Friday was more of the same with a couple of slightly larger bucks seen. I had a decent 8, maybe 120" in at 7:30 and again at 5;05 along with 10-12 does and a spike I saw 4 times during the day.

I pulled the card from the camera location by my new box and there were 3 bucks there late that afternoon. I was encouraged for michelle's first hunt he next morning.

Thursday evening, one of two bucks I hoped she would get a chance at.













This is a picture of the deer Michelle killed on Saturday morning coming in late Friday evening.











Michelle killed her deer early Saturday morning.

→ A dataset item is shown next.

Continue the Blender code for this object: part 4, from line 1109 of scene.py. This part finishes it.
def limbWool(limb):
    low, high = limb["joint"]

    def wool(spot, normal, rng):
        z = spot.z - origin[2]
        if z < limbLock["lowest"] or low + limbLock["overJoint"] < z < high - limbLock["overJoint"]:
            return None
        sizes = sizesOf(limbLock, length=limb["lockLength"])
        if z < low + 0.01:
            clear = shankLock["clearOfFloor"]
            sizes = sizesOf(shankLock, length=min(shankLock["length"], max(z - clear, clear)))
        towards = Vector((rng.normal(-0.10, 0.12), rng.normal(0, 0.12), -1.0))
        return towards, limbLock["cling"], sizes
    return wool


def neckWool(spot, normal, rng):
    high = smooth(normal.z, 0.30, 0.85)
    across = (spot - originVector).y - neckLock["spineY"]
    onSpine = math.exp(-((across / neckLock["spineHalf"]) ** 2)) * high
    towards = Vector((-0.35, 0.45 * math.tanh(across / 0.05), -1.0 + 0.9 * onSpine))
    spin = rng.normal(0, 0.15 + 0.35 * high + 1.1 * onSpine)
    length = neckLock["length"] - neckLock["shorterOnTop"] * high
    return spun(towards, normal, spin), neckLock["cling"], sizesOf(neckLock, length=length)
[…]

It was snowing and great conditions all morning. I spent the morning taking care of her deer. The neighbors ran a BIG drive and moved deer everywhere. We found a dead 4 point yesterday(saturday12/12), one we had seen many times, that was lost during that drive. It was on the fence line and had a good shot through the shoulder, it could not have traveled far after the shot.

Sunday we only hunted 1/2 day and did not see much.


----------



## Fishstix (Aug 16, 2005)

Thanks for the updates Lundy...sounds like you had an interesting week.


----------



## General (Oct 28, 2009)

Atleast you're seeing plenty of deer ( judging by the photos) plenty of time left to shoot a buck.. Im tryin to keep positive lol


----------